The Four at Groww are Wooing First Time Retail Investors with Zero Commission Investment Products
Yet to monetize its growth, this investment platform targets first time investors aged 25-35, and claims an average ticket size of Rs 1.5 lakh
Groww, an investment platform for people under 35 years of age was founded by four people, Lalit, Harh, Neeraj, and Ishan.
A graduate of IIT Bombay, Lalit Keshre is cofounder and CEO of Groww and looks after the product and customer experience. Prior to starting Groww, Lalit was with Flipkart where he founded and led Flipkart Quick and helped launch Flipkart Marketplace.
Harsh Jain, cofounder and COO of Groww, heads customer acquisition, retention and business expansion. He is an AMFI registered mutual fund advisor. Prior to Groww, Harsh was Product Manager at Flipkart. Harsh holds a B-Tech and M-Tech from IIT Delhi and MBA from UCLA in the US.
Neeraj Singh, credited as a cofounder of Groww is responsible for product development and customer research at Groww. A passionate engineer, solution developer and coder, Neeraj was with Flipkart as an engineering manager and built the Flipkart customer returns and refund system prior to starting on Groww.
The fourth cofounder of the startup, Ishan Bansal, heads finance. Ishan has investment experience in the tech space and across geographies. Ishan has been with Flipkart where he was responsible for corporate development. He has also handled corporate development and M&A at Naspers. Ishan graduated from BITS Pilani and holds an MBA in Finance from XLRI, Jamshedpur. Ishan is also a CFA.
Lalit explains that the main problem they wanted to solve with Groww was one they themselves encountered while trying to strike out as retail investors. “We faced many problems when we started investing. We had many questions like where to invest, how much to invest, and how to invest. Financial products are very complex and opaque. We are building Groww for users who want simplicity and transparency in dealing with their money. Groww leverages data science to build and scale communities that advise each other through their own practical experience to make investing simpler to understand”.
Backed by American accelerator program, Y Combinator, and entrepreneurs Mukesh Bansal and Ankit Nagori, the investment platform based in Bangalore has crossed the 150,000 mark. The startup is yet to monetize,a s Lalit says, “Our focus is to become the most customer-focused product. We will start working on monetization later - by providing premium services to our user base”.
The target customers are first time investors and/or millennials. Most users are working professionals in age group 25 to 35 across metros, with an increasing number of users signing up from tier 2 towns.

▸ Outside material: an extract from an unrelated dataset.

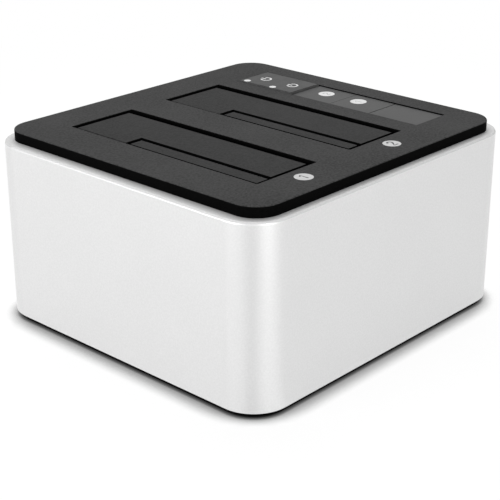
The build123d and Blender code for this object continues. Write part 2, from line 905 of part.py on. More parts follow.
def make_flap_spring(left):
    """Spring of the large flap: one leg up under the slab, one against the pocket's wall."""
    pin_x = left + bay_width + hinge_pin_offset
    return make_torsion_spring(
        pin_x,
        hinge_pin_z,
        flap_spring_y() + flap_spring_space / 2,
        hinge_pin_radius + spring_pin_clearance,
        spring_wire,
        (pin_x - 12.0, flap_under_z - 0.6),
        (pin_x + flap_pocket_depth - hinge_pin_offset - 0.6, hinge_pin_z - 8.0),
    )


def make_small_flap_spring(left):
    """Spring of the small flap: one leg under its slab, one under the large flap."""
    pin_x = left + small_bay_width + small_pin_offset
    return make_torsion_spring(
        pin_x,
        small_pin_z,
        small_spring_y() + small_spring_space / 2,
        small_pin_radius + spring_pin_clearance,
        small_spring_wire,
        (pin_x - 6.5, small_pin_z - 1.0),
        (pin_x + 6.0, flap_under_z - 0.4),
    )


def make_receptacle(left):
    """Drive connector: housing with a power slot, a data slot and a guide nose at each end."""
    x = receptacle_x(left)
    half_w, half_l = receptacle_width / 2, receptacle_length / 2
    half_nose, half_slot = receptacle_nose_width / 2, contact_slot_width / 2
    top = board_top_z + receptacle_height
    body = block((x - half_w, x + half_w), (connector_y - half_l, connector_y + half_l), (board_top_z, top))
    for side in (-1, 1):
        ys = sorted((connector_y + side * half_l, connector_y + side * (half_l - receptacle_nose_length)))
        body -= block((x - half_w, x + half_w), ys, (well_floor_z + 1.0, top))
        body += block((x - half_nose, x + half_nose), ys, (well_floor_z + 1.0, top - receptacle_nose_drop))
    zs = (top - contact_slot_depth, top)
    for start, length in ((power_slot_start, power_slot_length), (data_slot_start, data_slot_length)):
        y0 = connector_y + start
        body -= block((x - half_slot, x + half_slot), (y0, y0 + length), zs)
        body -= block((x - half_slot, x + half_slot + slot_key_reach), (y0, y0 + slot_key_length), zs)
    return body


def chip_places():
    """Bridge chips at the rear of the main board, and its controller near the front."""
    rear_y = main_board_ys[1] - chip_rear_gap
    middle_x = (main_board_xs[0] + main_board_xs[1]) / 2
    return [
        (main_board_xs[0] + chip_left_gap, rear_y),
        (main_board_xs[1] - chip_right_gap, rear_y),
        (middle_x - controller_offset, main_board_ys[0] + controller_front_gap),
    ]


def chip(x, y, size):
    """A flat chip on the main board."""
    half = size / 2
    return block((x - half, x + half), (y - half, y + half), (board_top_z, board_top_z + chip_height))


def make_bridge_chips():
    """One bridge chip per bay and a smaller controller."""
    sizes = (chip_size, chip_size, controller_size)
    return [chip(*place, size) for place, size in zip(chip_places(), sizes)]


def make_chip_heat_sink():
    """Small finned heat sink on the first bridge chip."""
    x, y = chip_places()[0]
    half = chip_size / 2 + chip_sink_overhang
    foot_z = board_top_z + chip_height
    zs = (foot_z + chip_sink_foot, foot_z + chip_sink_height)
    sink = block((x - half, x + half), (y - half, y + half), (foot_z, zs[0]))
    pitch = (2 * half - chip_sink_fin) / (chip_sink_fins - 1)
    for i in range(chip_sink_fins):
        fin_x = x - half + i * pitch
        sink += block((fin_x, fin_x + chip_sink_fin), (y - half, y + half), zs)
    return sink


def make_capacitors(places, radius, height):
    """Upright round capacitors on a board."""
    return [post(x, y, board_top_z, board_top_z + height, radius) for x, y in places]


def make_board_capacitors():
    """Two flat moulded capacitors at the right side of the main board."""
    x1 = main_board_xs[1] - board_capacitor_gap + board_capacitor_width / 2
    y1 = main_board_ys[1] - board_screw_inset - 2 * board_capacitor_pitch + board_capacitor_length / 2
    capacitors = []
    for i in range(2):
        y = y1 - i * board_capacitor_pitch
        capacitors.append(
            block(
                (x1 - board_capacitor_width, x1),
                (y - board_capacitor_length, y),
                (board_top_z, board_top_z + board_capacitor_height),
            )
        )
    return capacitors


def power_row():
    """Middles along Y of the output capacitors, transformer, bulk capacitor and choke."""
    lengths = (2 * output_capacitor_radius, transformer_length, 2 * bulk_capacitor_radius, choke_width)
    return spread(lengths, *power_board_ys)


def power_row_x():
    """Middle of that row, to the right of the heat sink."""
    return (power_board_xs[0] + heat_sink_inset + heat_sink_depth + power_board_xs[1]) / 2


def make_transformer():
    """Transformer: ferrite core round an upright bobbin with its winding."""
    x, y, z = power_row_x(), power_row()[1], board_top_z + bobbin_height
    half_w, half_l = transformer_width / 2, transformer_length / 2
    half_window = winding_width / 2 + winding_window_gap
    window = (z + transformer_core, z + transformer_height - transformer_core)
    core = block((x - half_w, x + half_w), (y - half_l, y + half_l), (z, z + transformer_height))
    core -= block((x - half_w, x + half_w), (y - half_window, y + half_window), window)
    winding = cut_corner_pad(x, y, winding_width, window, winding_corner_cut)
    bobbin = block((x - half_w + 1, x + half_w - 1), (y - half_l + 2, y + half_l - 2), (board_top_z, z))
    return core + winding + bobbin


def make_power_heat_sink():
    """Upright aluminium plate with fins that cools the switching transistor."""
    x, y = power_board_xs[0] + heat_sink_inset, power_row()[1] - heat_sink_length / 2
    zs = (board_top_z + heat_sink_fin_rise, board_top_z + heat_sink_height)
    sink = block((x, x + heat_sink_plate), (y, y + heat_sink_length), (board_top_z, zs[1]))
    pitch = (heat_sink_length - heat_sink_fin) / (heat_sink_fins - 1)
    for i in range(heat_sink_fins):
        fin_y = y + i * pitch
        sink += block((x + heat_sink_plate, x + heat_sink_depth), (fin_y, fin_y + heat_sink_fin), zs)
    return sink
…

Groww engages users by sharing educational content on investing. Most users come through word of mouth and invest an average of Rs 1.5 lakhs. FundsIndia, Scripbox, ET Money and Zerodha are their main competitors.
Lalit says, “We are the simplest platform for beginners in India. And we offer zero commission products on our platform to customers. Investors do not need open demat account for investing on Groww”.
Currently, Groww offers all the mutual funds in India. Users can find customized mutual fund portfolios for various goals and profiles, and can invest without any paperwork. There are two types of mutual funds plans available to the investors - direct and regular. There are no charges for investing in direct plans through Groww. Equity funds too are very popular among first time investors, debt funds are also becoming popular now.
The biggest challenge in building a platform that manages other people’s money was making sure that it was secure and easy to use for investing purposes.
“Our first product was an AI based financial advisor that took lot of inputs from customers and answer any question related to finance. However we had to pivot from that idea as we realized that customers don’t rely completely on bots yet. Also we realized that in spite of the complexity of financial products, users need choice - so managing choice while keeping the product simple adds to the complexity,” said Lalit.